If media proves incorrigible, harsh measures may be required: Markandey Katju

source:http://www.exchange4media.com

            At a meeting with senior journalists and editors on October 10, 2011, newly-appointed Chairman of the Press Council of India, Markandey Katju, warned, “If media proves incorrigible, harsh measures may be required”. Such measures could include imposing heavy fines on defaulters, stopping government advertisements for them and even suspending their licence.

He added that poverty and unemployment were major issues facing the country that needed to be highlighted and not the wife of some film actor getting pregnant. “But these days, it makes big news,” Justice Katju lamented.

He observed, “In the Lakme India Fashion Week event, there were 512 accredited journalists covering the event in which models were displaying cotton garments, while the men and women who grew that cotton were killing themselves at a distance of an hour’s flight from Nagpur in the Vidarbha region.
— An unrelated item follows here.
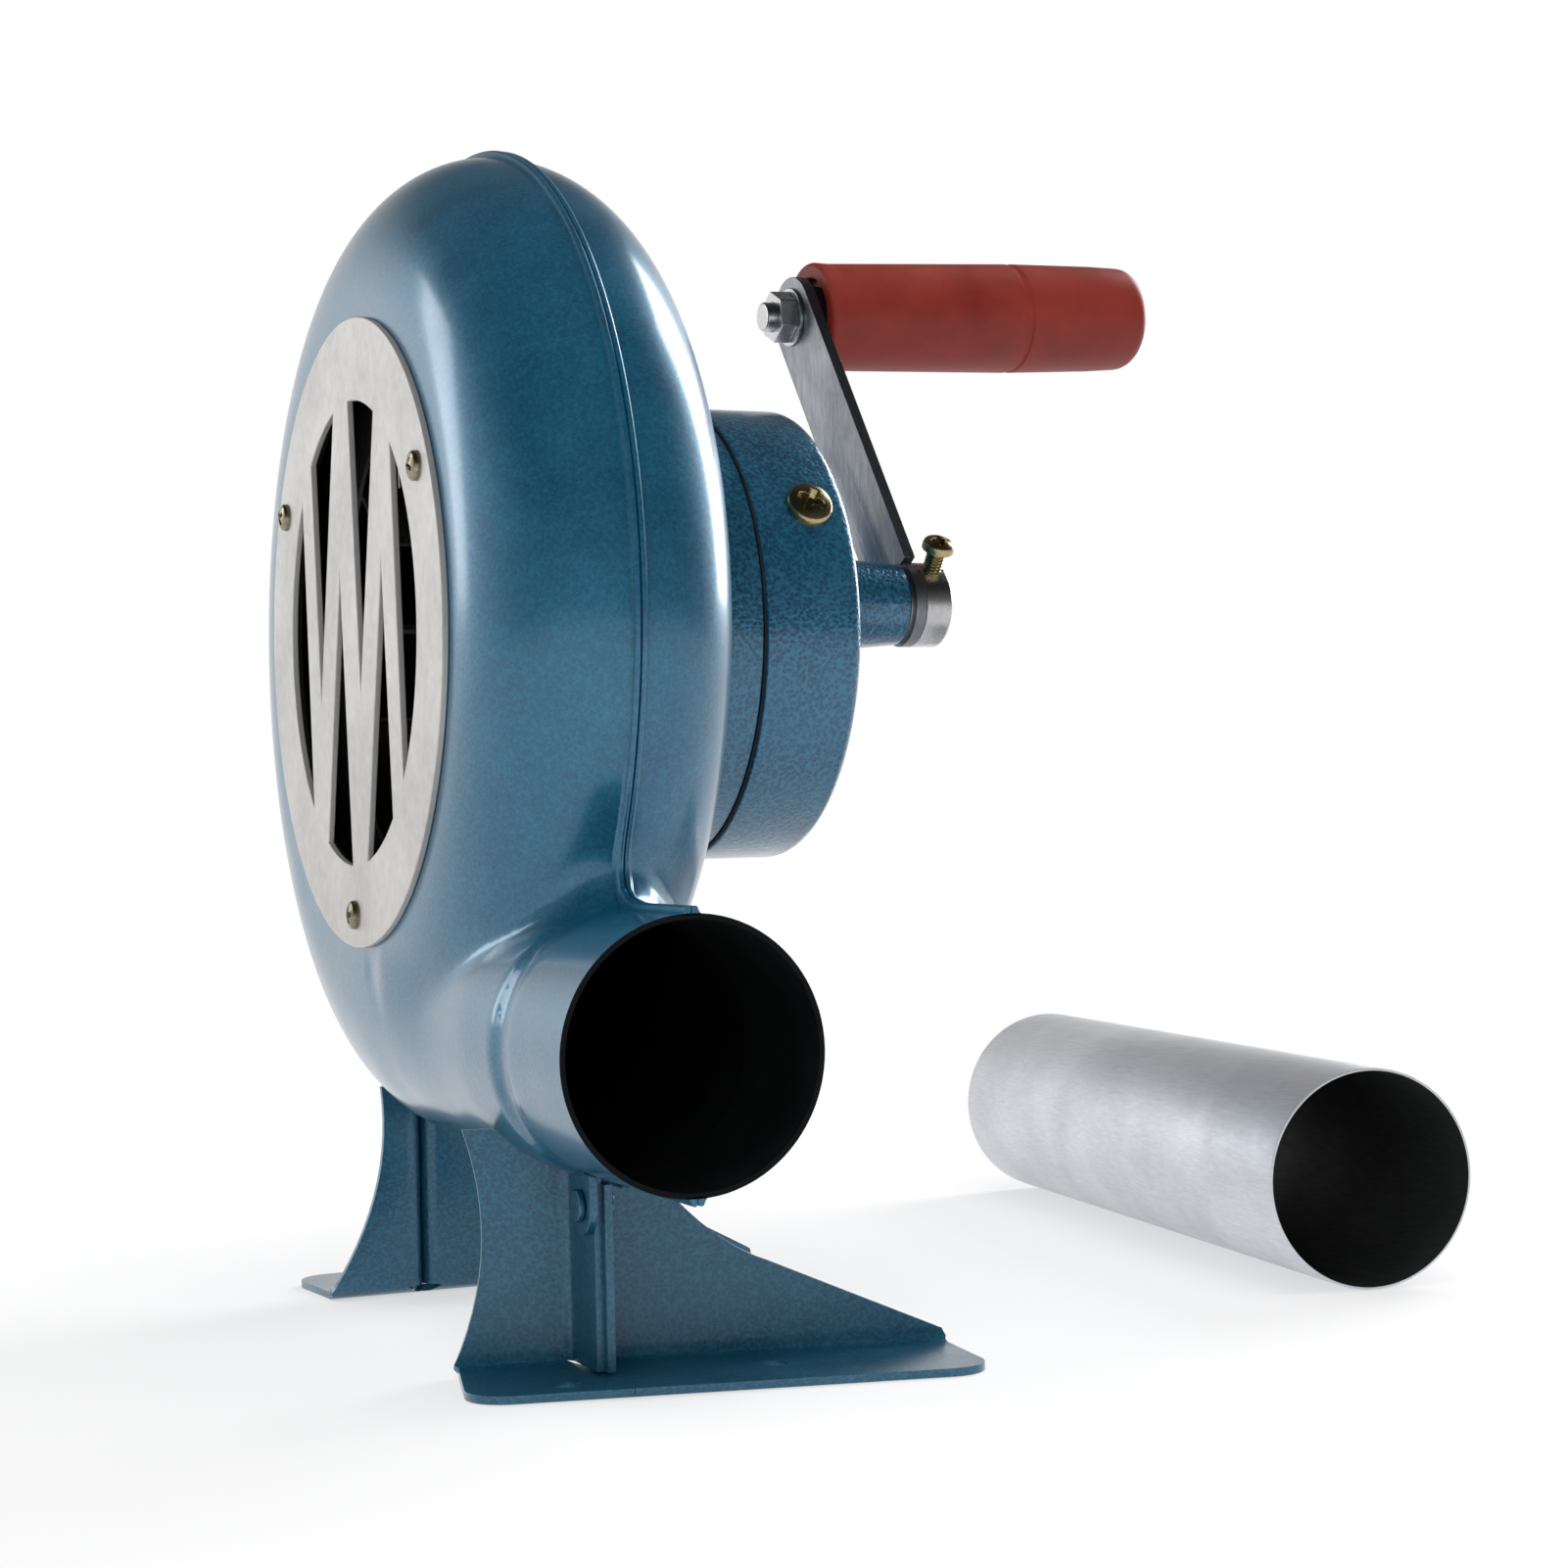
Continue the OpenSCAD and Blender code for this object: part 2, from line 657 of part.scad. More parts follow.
module cover_screws() color(zinc) at_casing() cover_screw_places()
    rotate([0, 0, 90]) translate([spot_depth, 0, 0])
        pan_screw(cover_head_r, cover_head_h, cover_screw_shank, cover_wall + spigot_t);

// ---- bushes and the fixed pin ----

module bush(x, len, shaft_r, centre)
    color(bronze) at_casing() ring_x(x, x + len, shaft_r + bush_wall, shaft_r + run_gap, centre);

module fan_bush_front() bush(fan_boss_front, fan_bush_len, fan_shaft_r, fan_c);

module fan_bush_rear() bush(fan_boss_end - fan_bush_len, fan_bush_len, fan_shaft_r, fan_c);

module crank_bush_inner() bush(crank_boss_x, crank_bush_len, crank_shaft_r, crank_c);

module crank_bush_outer() bush(boss_end - crank_bush_len, crank_bush_len, crank_shaft_r, crank_c);

module idler_pin() color(steel) at_casing()
    rod_x(neck_x + 2 * over, cover_end - cover_end_wall - 2 * over, idler_pin_r, idler_c);

// ---- gears ----

function involute(a) = tan(a) * 180 / PI - a;

// Outline of a gear with involute flanks and a tooth centred on angle 0
function gear_outline(teeth, add, flank = 4) =
    let (pitch_r = gear_m * teeth / 2,
        base_r = pitch_r * cos(pressure),
        tip_r = pitch_r + add,
        root_r = pitch_r - (add > wheel_add ? wheel_add : pinion_add) - root_gap,
        low_r = max(base_r, root_r),
        half = 90 / teeth - slack / 2 / pitch_r * 180 / PI + involute(pressure),
        side = [for (i = [0 : flank]) let (r = low_r + (tip_r - low_r) * i / flank)
            [r, half - involute(acos(min(1, base_r / r)))]],
        tooth = concat([[root_r, half - involute(acos(min(1, base_r / low_r)))]], side),
        n = len(tooth))
    [for (k = [0 : teeth - 1], i = [0 : 2 * n - 1])
        let (p = i < n ? tooth[i] : tooth[2 * n - 1 - i], s = i < n ? -1 : 1)
        p[0] * [cos(k * 360 / teeth + s * p[1]), sin(k * 360 / teeth + s * p[1])]];

// A gear along +X, turned so that a tooth, or a gap when gap is true, points along aim
module gear_x(x0, x1, teeth, add, centre, aim, gap = false)
    along_x(x0, centre) rotate(atan2(aim[1], aim[0]) + (gap ? 180 / teeth : 0))
        linear_extrude(x1 - x0) polygon(gear_outline(teeth, add));

module crank_gear() color(steel) at_casing() difference() {
    union() {
        gear_x(crank_gear_x, crank_gear_x + gear_w, crank_teeth, wheel_add, crank_c, idler_c - crank_c);
        rod_x(crank_gear_x - crank_hub_back, crank_gear_end, crank_hub_r, crank_c);
    }
    rod_x(crank_gear_x - 2 * crank_hub_back, crank_gear_end + over, crank_shaft_r + press_gap, crank_c);
    crank_pin_place() rod_pin(crank_hub_r + over, press_gap);
}

// Cross pin through the crank gear's long hub face
module crank_pin_place()
    translate([crank_gear_end - crank_hub_front / 2, crank_c[0], crank_c[1]]) children();

module rod_pin(half, grow) translate([0, 0, -half]) cylinder(h = 2 * half, r = crank_pin_r + grow);

module crank_gear_pin() color(steel) at_casing() crank_pin_place() rod_pin(crank_hub_r, 0);

module idler_pinion() color(steel) at_casing() difference() {
    union() {
        gear_x(idler_gear_x + gear_w, idler_pinion_end, idler_pinion_teeth, pinion_add, idler_c,
            crank_c - idler_c, true);
        rod_x(idler_gear_x, idler_gear_x + gear_w + over, idler_hub_r, idler_c);
    }
    rod_x(idler_gear_x - over, idler_pinion_end + over, idler_pin_r + run_gap, idler_c);
}

module idler_gear() color(steel) at_casing() difference() {
    gear_x(idler_gear_x, idler_gear_x + gear_w, idler_teeth, wheel_add, idler_c, fan_c - idler_c);
    rod_x(idler_gear_x - over, idler_gear_x + gear_w + over, idler_hub_r + press_gap, idler_c);
}

module fan_pinion() color(steel) at_casing() difference() {
    gear_x(fan_boss_end + 1, idler_gear_x + gear_w + 1, fan_teeth, pinion_add, fan_c,
        idler_c - fan_c, true);
    rod_x(fan_boss_end, idler_gear_x + gear_w + 2, fan_shaft_r + press_gap);
}

// ---- crank ----

module crank_shaft() color(steel) at_casing() difference() {
    rod_x(crank_gear_x - crank_hub_back, collar_end - over, crank_shaft_r, crank_c);
    crank_pin_place() rod_pin(crank_hub_r, press_gap);
}

module thrust_washer() color(bare) at_casing()
    ring_x(arm_x - washer_t, arm_x, boss_r - 1, crank_shaft_r + press_gap, crank_c);

// Arm frame: origin on the crank axis in the arm's middle plane, +Z towards the handle
module at_arm() translate([arm_mid, crank_c[0], crank_c[1]]) rotate([-arm_lean, 0, 0]) children();

// Handle frame: +X outwards along the handle bolt
module at_handle() at_casing() at_arm() rotate([0, -arm_tilt, 0]) translate([0, 0, arm_len]) children();

module crank_arm() color(steel) at_casing() difference() {
    at_arm() {
        rod_x(-arm_t / 2, arm_t / 2, arm_w / 2);
        rotate([0, -arm_tilt, 0]) {
            translate([-arm_t / 2, -arm_w / 2, arm_w / 3]) cube([arm_t, arm_w, arm_len - arm_w / 3]);
            rod_x(-arm_t / 2, arm_t / 2, arm_w / 2, [0, arm_len]);
        }
    }
    rod_x(arm_x - arm_t, collar_end, crank_shaft_r + press_gap, crank_c);
    at_arm() rotate([0, -arm_tilt, 0])
        rod_x(-arm_t, arm_t, handle_bolt_r + press_gap, [0, arm_len]);
    // the tilted bar stops at the washer's and the collar's faces
    rod_x(arm_x - arm_t, arm_x, boss_r, crank_c);
    rod_x(collar_x, collar_x + arm_t, arm_w / 2 + over, crank_c);
}

// Places children, drawn along +Z, along the clamp screw, starting on the crank axis
module collar_screw_place()
    translate([collar_x + collar_t / 2, crank_c[0], crank_c[1]])
        rotate([collar_screw_turn, 0, 0]) children();

module crank_collar() color(bare) at_casing() difference() {
    ring_x(collar_x, collar_end, arm_w / 2, crank_shaft_r + press_gap, crank_c);
    collar_screw_place() cylinder(h = arm_w, r = collar_screw_r + press_gap);
}

module collar_screw() color(zinc) at_casing() collar_screw_place()
    translate([0, 0, collar_head_at]) rotate([0, 90, 0])
        pan_screw(collar_head_r, collar_head_h, collar_screw_r, collar_head_at - crank_shaft_r - press_gap);

// ---- handle, drawn in the handle frame ----

module handle_washer() color(bare) at_handle()
    ring_x(nut_x, -arm_t / 2, washer_r, handle_bolt_r + press_gap);

module handle_nut() color(bare) at_handle() difference() {
    along_x(nut_x - nut_h) cylinder(h = nut_h, r = 1.8 * handle_bolt_r, $fn = 6);
    rod_x(nut_x - nut_h - over, nut_x + over, handle_bolt_r + press_gap);
}

module handle_bolt() color(bare) at_handle() {
    rod_x(nut_x - nut_h - 3, grip_bore_end + side_gap + 0.5, handle_bolt_r);
    rod_x(grip_bore_end + side_gap, grip_bore_end + side_gap + bolt_head_h, bolt_head_r);
}

module handle_collar() color(steel) at_handle()
    ring_x(arm_t / 2, arm_t / 2 + handle_seat, handle_collar_r, handle_bolt_r + press_gap);

// Barrel with a skirt round the steel collar, a fine parting groove and a rounded end
module handle_grip() color(red) at_handle() difference() {
    union() {
        along_x(0) rotate_extrude() {
            translate([0, grip_start]) square([grip_r - 0.6, grip_len - grip_round]);
            translate([0, grip_start]) square([grip_r - 0.6 - grip_round, grip_len]);
            translate([grip_r - 0.6 - grip_round, grip_start + grip_len - grip_round])
                circle(r = grip_round);
        }
        // the barrel swells a little towards the groove
        along_x(grip_start) cylinder(h = groove_x - grip_start, r1 = grip_r - 0.7, r2 = grip_r);
        along_x(groove_x + groove_w) cylinder(h = 22, r1 = grip_r, r2 = grip_r - 0.6);
    }
    rod_x(0, grip_start + grip_len, handle_bolt_r + run_gap);
    rod_x(0, arm_t / 2 + handle_seat + side_gap, grip_recess_r);
    rod_x(grip_bore_end, grip_start + grip_len + over, bolt_head_r + over);
}

// ---- impeller ----

module fan_shaft() color(steel) at_casing()
    rod_x(hub_front - 7, idler_gear_x + gear_w + 1, fan_shaft_r);

module impeller_hub() color(bare) at_casing() difference() {
    union() {
        rod_x(hub_front, hub_back, hub_r);
        rod_x(hub_back - hub_flange_t, hub_back, hub_flange_r);
    }
    rod_x(hub_front - over, hub_back + over, fan_shaft_r + press_gap);
    rivet_ring() rod_x(fan_back_x, hub_back + over, rivet_ring_r + press_gap);
}

module rivet_ring() for (a = [0 : 60 : 300])
    rotate([a, 0, 0]) translate([0, (hub_r + hub_flange_r) / 2, 0]) children();

module impeller_backplate() color(bare) at_casing() difference() {
    ring_x(fan_back_x, fan_back_x + blade_t, fan_r, hub_r + press_gap);
    rivet_ring() rod_x(fan_back_x - over, hub_back, rivet_ring_r + press_gap);
}

module impeller_rivets() color(steel) at_casing() rivet_ring() {
    rod_x(fan_back_x, hub_back, rivet_ring_r);
    rod_x(fan_back_x - 1, fan_back_x, 1.7 * rivet_ring_r);
}

// One blade: a strip of a circle between the eye and the rim
module blade_strip() {
    bend_r = 0.8 * fan_r;
    bend_c = [(fan_r + eye_r) / 2 - 6, -bend_r + 6];
    intersection() {
        difference() {
            translate(bend_c) circle(r = bend_r);
            translate(bend_c) circle(r = bend_r - blade_t);
        }
        difference() {
            circle(r = fan_r - 1.5);
            circle(r = eye_r);
        }
        translate([0, -fan_r / 4]) square(fan_r);
    }
}

module impeller_blades() color(bare) at_casing() along_x(fan_front_x)
    linear_extrude(fan_back_x - fan_front_x)
        for (i = [0 : blades - 1]) rotate(i * 360 / blades) blade_strip();

module impeller_shroud() color(bare) at_casing()
    ring_x(fan_front_x - blade_t, fan_front_x, fan_r, shroud_eye_r);

module impeller_nut() color(zinc) at_casing() difference() {
    along_x(hub_front - 5) cylinder(h = 5, r = 1.75 * fan_shaft_r, $fn = 6);
    rod_x(hub_front - 5 - over, hub_front + over, fan_shaft_r + press_gap);
}

// ---- loose discharge pipe, lying beside the blower ----

module discharge_pipe() color("silver") at_casing()
    translate([pipe_x, pipe_y, pipe_r - axis_h]) rotate([-90, 0, -pipe_turn]) difference() {
        cylinder(h = pipe_len, r = pipe_r);
        translate([0, 0, -over]) cylinder(h = pipe_len + 2 * over, r = pipe_r - pipe_wall);
    }

front_casing();
rear_casing();
intake_grille();
grille_screws();
front_foot_left();
front_foot_right();
rear_foot_left();
rear_foot_right();
nozzle_lug();
lug_rivet();
gearbox_base();
base_screws();
gasket();
gear_cover();
cover_screws();
fan_bush_front();
fan_bush_rear();
crank_bush_inner();
crank_bush_outer();
idler_pin();
crank_shaft();
crank_gear();
crank_gear_pin();
thrust_washer();
crank_arm();
crank_collar();
collar_screw();
handle_bolt();
handle_nut();
handle_washer();
handle_collar();
handle_grip();
idler_pinion();
idler_gear();
fan_shaft();
fan_pinion();
impeller_hub();
impeller_backplate();
impeller_blades();
impeller_shroud();
impeller_rivets();
impeller_nut();
discharge_pipe();
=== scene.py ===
import json
import math

import bmesh
import bpy
import numpy as np
from mathutils import Matrix, Vector, geometry


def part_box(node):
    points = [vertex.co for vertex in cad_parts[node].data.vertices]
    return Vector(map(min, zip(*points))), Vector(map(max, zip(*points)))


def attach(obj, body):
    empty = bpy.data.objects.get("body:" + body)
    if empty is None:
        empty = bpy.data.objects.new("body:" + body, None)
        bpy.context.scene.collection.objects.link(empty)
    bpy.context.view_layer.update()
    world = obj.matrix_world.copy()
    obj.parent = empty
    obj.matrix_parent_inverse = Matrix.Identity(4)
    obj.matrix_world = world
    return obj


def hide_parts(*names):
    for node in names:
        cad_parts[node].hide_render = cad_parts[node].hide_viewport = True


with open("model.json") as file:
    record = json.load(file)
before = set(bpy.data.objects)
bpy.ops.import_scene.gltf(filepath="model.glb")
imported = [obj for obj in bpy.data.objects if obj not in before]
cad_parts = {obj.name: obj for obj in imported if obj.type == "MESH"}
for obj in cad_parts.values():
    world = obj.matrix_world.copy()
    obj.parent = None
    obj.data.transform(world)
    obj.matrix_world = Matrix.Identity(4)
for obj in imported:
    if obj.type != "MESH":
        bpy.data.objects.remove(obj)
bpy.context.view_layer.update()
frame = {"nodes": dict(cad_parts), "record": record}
nodes = frame["nodes"]
scene = bpy.context.scene
mm = 0.001

# the casing's own frame: fan axis and seam plane, as the frame gives them
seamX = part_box("rear_casing")[0].x
fanAxis = (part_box("fan_shaft")[0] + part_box("fan_shaft")[1]) / 2
casingOrigin = np.array([seamX, fanAxis.y, fanAxis.z])
floorDrop = -fanAxis.z / mm


def toRow(points):
    return np.asarray(points, float) * mm + casingOrigin


def toCasing(point):
    return (np.asarray(point, float) - casingOrigin) / mm


# ---- small helpers for meshes ----

def smoothStep(t):
    t = np.clip(t, 0, 1)
    return t * t * (3 - 2 * t)


def showPiece(obj, materials, body, replaced=(), sharpAngle=40, bevel=0):
    for material in materials:
        obj.data.materials.append(material)
    if bevel:
        edge = obj.modifiers.new("edges", "BEVEL")
        edge.width = bevel * mm
        edge.segments = 2
        edge.limit_method = "ANGLE"
        edge.angle_limit = math.radians(sharpAngle)
        edge.harden_normals = True
    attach(obj, body)
    if replaced:
        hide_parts(*replaced)
    return obj


def faceOutward(mesh):
    # every closed body's faces look out of it
    work = bmesh.new()
    work.from_mesh(mesh)
    bmesh.ops.recalc_face_normals(work, faces=work.faces)
    work.to_mesh(mesh)
    work.free()


def meshPiece(name, verts, faces, sharpAngle=None):
    mesh = bpy.data.meshes.new(name)
    mesh.from_pydata([tuple(v) for v in verts], [], [tuple(f) for f in faces])
    mesh.validate()
    faceOutward(mesh)
    mesh.shade_smooth()
    if sharpAngle:
        mesh.set_sharp_from_angle(angle=math.radians(sharpAngle))
    obj = bpy.data.objects.new(name, mesh)
    scene.collection.objects.link(obj)
    return obj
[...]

Nobody told that story except one or two journalists locally.” He said that the media was behaving like Marie Antoinette and asked media to desist from planting “mischievous” news. He faulted media reports citing e-mail claims of the Indian Mujahideen, Jaish-e-Mohammed or Harkat-ul-jihad-e-Islam for the recent Delhi High Court blast.

“Now, an e-mail can be sent by any mischievous person, but by showing this on TV channels and publishing in newspapers the next day, the tendency is to brand all Muslims in the country as terrorists and bomb-throwers,” he said.

He, however, was in the favour of media when he asked the Government to defer implementation of its new television channel guidelines, under which licence renewal could be denied if a channel violated the Programme and Advertisement Code more than five times. His statement was welcomed by representatives of the broadcast news media.

But there were also quite a few editors who did not agree with some of his views on media. Pankaj Pachauri, Managing Editor, NDTV, said that there were some good apples and some bad apples in the market. “We should not put these in the same bag, but you are painting the whole media with the same brush,” he said.

“You are an expert on the law and the Constitution, but you have to educate yourself on media,” pointed out Mail Today Editor Bharat Bhushan, who added, “We are not schoolchildren to be harangued like this… Don’t start off on the wrong foot.”

Rajeev Shukla, Minister of State for Parliamentary Affairs, who was there from the Government’s side, remarked that media too had its own Laksman Rekha and added that everybody had to adhere to that.